3. Save everything. Of course you’re going to save important stuff like receipts and contracts. But you also need to save little things. Like that extra paint label that’s some sort of secret coding to paint guys–or else you may end up sending a Juniorette Hall to the store to buy more paint in the middle of the project with a paint can lid that you’ve wrapped ever so carefully but somehow still ended up with a mess on your hands. So save every version of your manuscript you’ve worked on. You never know when you may need that one little paragraph from way, way back–and if you try to recreate it, you’ll find that you’ve dropped a few words here and there, making a mess of things.

I’m sure I could come up with lots more What-Not-To-Do’s. In fact, I’m sure you could come up with something I’ve left out and I’d be glad to have your insights. Because I’ve got plenty more revising and painting on the horizon/bathroom.

Fun Friday Finds (Or Who Says Friday the 13th Ain’t Lucky?)

Today was very lucky for the person who won Chicken Soup for the Soul’s Messages from Heaven. I threw all those names into Random.org and randomized away until this name popped up: STACY!

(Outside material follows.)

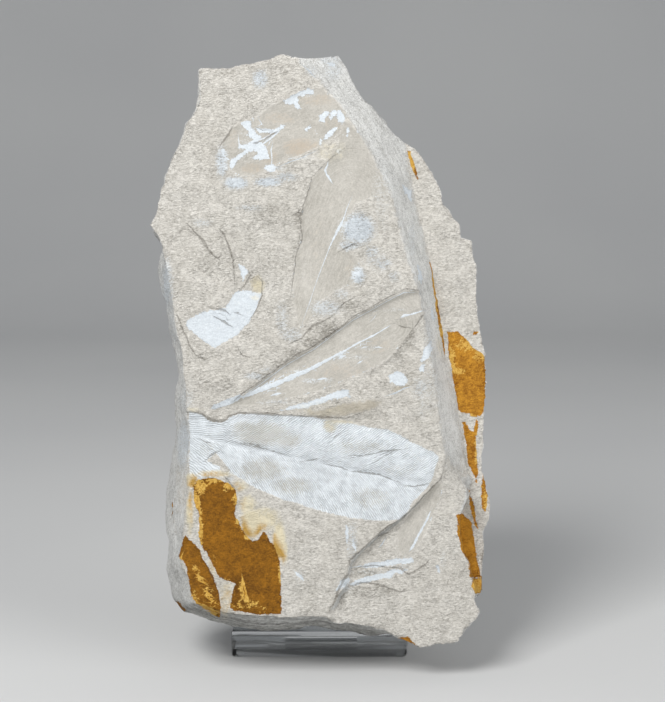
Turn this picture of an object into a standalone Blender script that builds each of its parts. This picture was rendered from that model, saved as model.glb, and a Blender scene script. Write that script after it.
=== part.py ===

I sure hope you enjoy the book, Stacy. And for the rest of you non-winners, I have something that will make you feel so much better, you’ll laugh right out loud. (Stacy, you can read it, too.)  It’s Colin Nissan’s “The Ultimate Guide to Writing Better Than You Normally Do.”

I came across Colin’s article over at McSweeney’s Internet Tendency, and seriously, I could spend the entire day there, reading stuff and laughing out loud. But then I’d be breaking one of Colin’s rules and never get to writing better than I normally do.

I may not get to that point, anyway. But at least now I feel pretty good about blaming McSweeney’s.